For a lot of first-time buyers, the sweet spot is a balanced starter setup rather than one hero product. That could mean adjustable dumbbells, an adjustable bench, a mat, bands, and either a bike or treadmill depending on your cardio preference. It gives you enough variety to stay interested and enough structure to train consistently.

If your budget stretches further, adding a functional trainer or compact all-in-one unit can be a strong next step. That is where specialist advice helps. The right package can save money, reduce guesswork, and stop you doubling up on equipment that does the same job.

At Macarthur Fitness Equipment, that is exactly where many home buyers start - not with the biggest setup, but with the right one. Seen it cheaper? Call for a deal and get advice from a team that knows the difference between what looks good online and what works in a real Australian home gym.

Avoid the beginner buying traps

The first trap is buying too much too soon. The second is buying too little and ending up with gear that stops being useful almost immediately. Somewhere in the middle is the smart option: equipment with enough range, enough quality, and enough flexibility to keep you moving.

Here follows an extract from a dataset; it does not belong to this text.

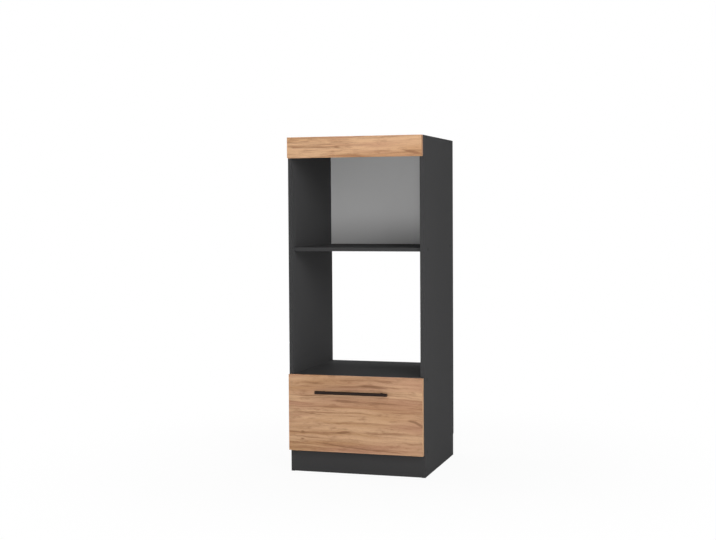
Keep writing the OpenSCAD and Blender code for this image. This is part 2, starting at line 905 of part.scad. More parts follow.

The third trap is ignoring enjoyment. If you hate running, a treadmill is not automatically the right pick. If complicated cable setups put you off, a simpler strength setup may be the better choice. Consistency beats the perfect spec sheet every time.

Start with the equipment that fits your goals, your space, and your routine right now. If it helps you train more often and with fewer excuses, you are already on the right track.